No. 1412 Jackson Street was a nice Victorian cottage in another one of Vicksburg's historical neighborhoods.
Finally, I did find one 2015 demolition in my photographs. This was a brick-fronted cottage at 816 Walnut Street. My friends and I saw the tractor at work on a Sunday when we rode by on bicycles.

Among the recent group of demolitions listed in the Post, I missed the house at 1216 Fayette Street before it was razed.

The 2012 and 2016 photographs were taken with a Fuji X-E1 digital camera; the older black and white photographs on film. A few others were from a Nexus 4 phone.


Board votes to raze six buildings
Published 10:27 pm Friday, May 27, 2016

Six vacant and derelict buildings in the city will soon be going down.


The Board of Mayor and Aldermen Wednesday approved contracts with two construction companies totaling $23,150 to raze the houses, which city officials have said are a threat to the health and safety of their neighborhoods.

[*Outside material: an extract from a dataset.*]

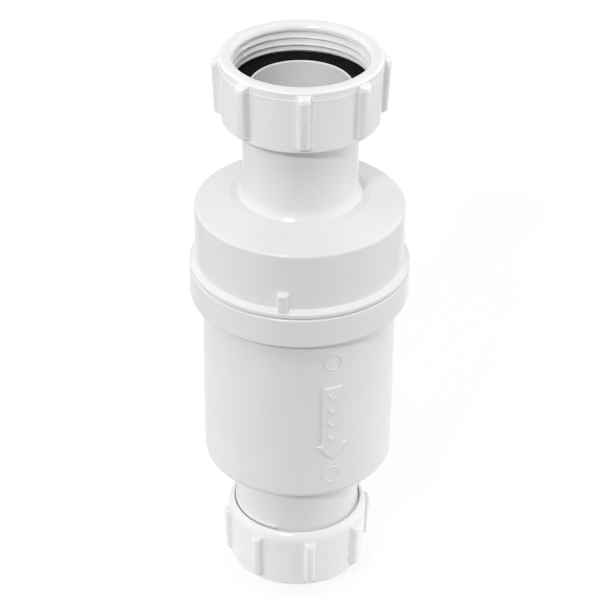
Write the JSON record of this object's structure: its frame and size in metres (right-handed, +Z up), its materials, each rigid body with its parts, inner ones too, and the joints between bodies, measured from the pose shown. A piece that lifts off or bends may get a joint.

“All of these houses have been approved by the board for demolition,” said Community Development Director Victor Gray-Lewis.


The six buildings, at 605 Howard St., 1633 Jackson St., 809 Bridge Street, 2511 Cedar St., 906 Yazoo St. and 1216 Fayette Street, are the first to be taken down since 2014.


The board has been hiring private contractors for several years to raze houses targeted by the city for demolition. The companies submit bids on the projects and the lowest bids for each project are selected.


The city at one time used public works employees to take the structures down, and charged property owners a fee based on a combination of the employees’ hourly rate and the cost of using the equipment. The equipment charge was based on a fee scale used by the Federal Emergency Management Agency to reimburse local governments for using equipment to clean up after disasters.


The practice stopped because of an increase of project involving city infrastructure.

1 comment:

  1. All of these break my heart but especially the rock faced concrete block structure. The shell looks to be in such great shape.